By Eric Barker
At the end of a long and tense day at the office, we often take our work stress out on our significant other. As pressure builds with job worries, your partner is often the brunt of your job stress.
We’ve asked experts for their strategies on how to keep your emotions in check and your love at the top of your to-do-list.
When you feel like your stress levels are peaking, turn to mindful activities to de-escalate.
“Try to find an activity that helps reduce your stress levels – such as meditation, mindfulness, journaling, exercise or reading,” suggests Heidi McBain, MA, LMFT, LPC, PMH-C, a therapist specializing in women’s mental wellness. This mindful approach can not only help stress it can be the catalyst for self-discovery and creative inspiration.
Monte Drenner, a licensed counselor and life coach, says that your significant other is “significant” meaning that they can help you deal with the stress by talking about it.
“Making your significant other feel insignificant by being angry or rude to them about your stress is not fair to them,” Drenner explains. Rather, they deserve to be treated in a loving and respectful way, he says, which in the long term decreases your stress because the relationship will be stronger.
Consider what you need to do on your own behalf after a day or week of high stress and integrate it into your life.
“For some people, that’s alone time, for others it’s time with friends or family, while some need to ‘veg out’ in front of the TV, others take a long hike,” says business consultant Linda J. Carpenter, Ph.D. “If you matter to yourself, you both take care of yourself and value your unique demands and needs.

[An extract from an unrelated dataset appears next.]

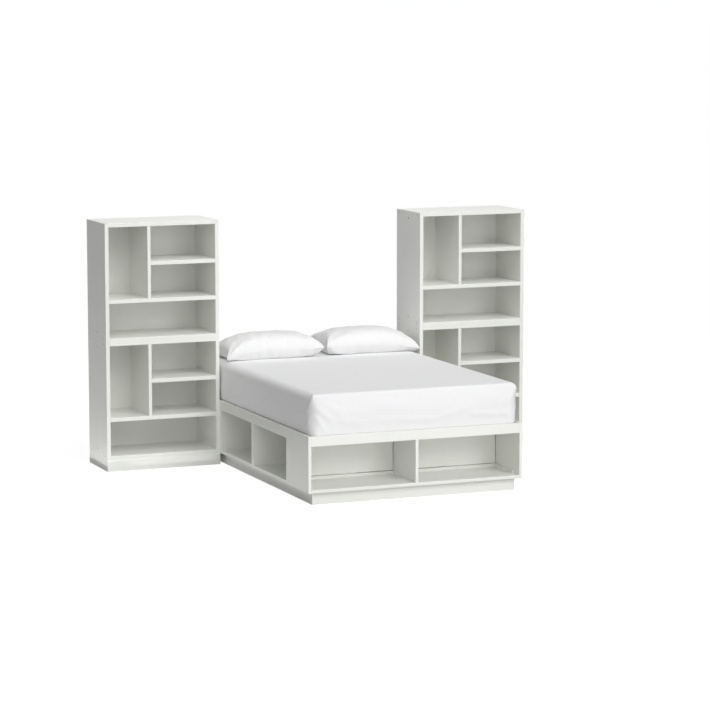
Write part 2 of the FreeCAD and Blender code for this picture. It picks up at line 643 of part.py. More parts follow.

It is critical that you matter in your own life if you are going to have the fuel to care for the people and organizations you love the most.”
Don’t assume the people you love can read your mind or that their needs stop because you are stressed.
“Sit down with the people you love and negotiate how you can get what you need and how they can get what they need during this high-stress time,” suggests Carpenter. “Look for the ways you can all matter and be fierce about holding to what you’ve negotiated.”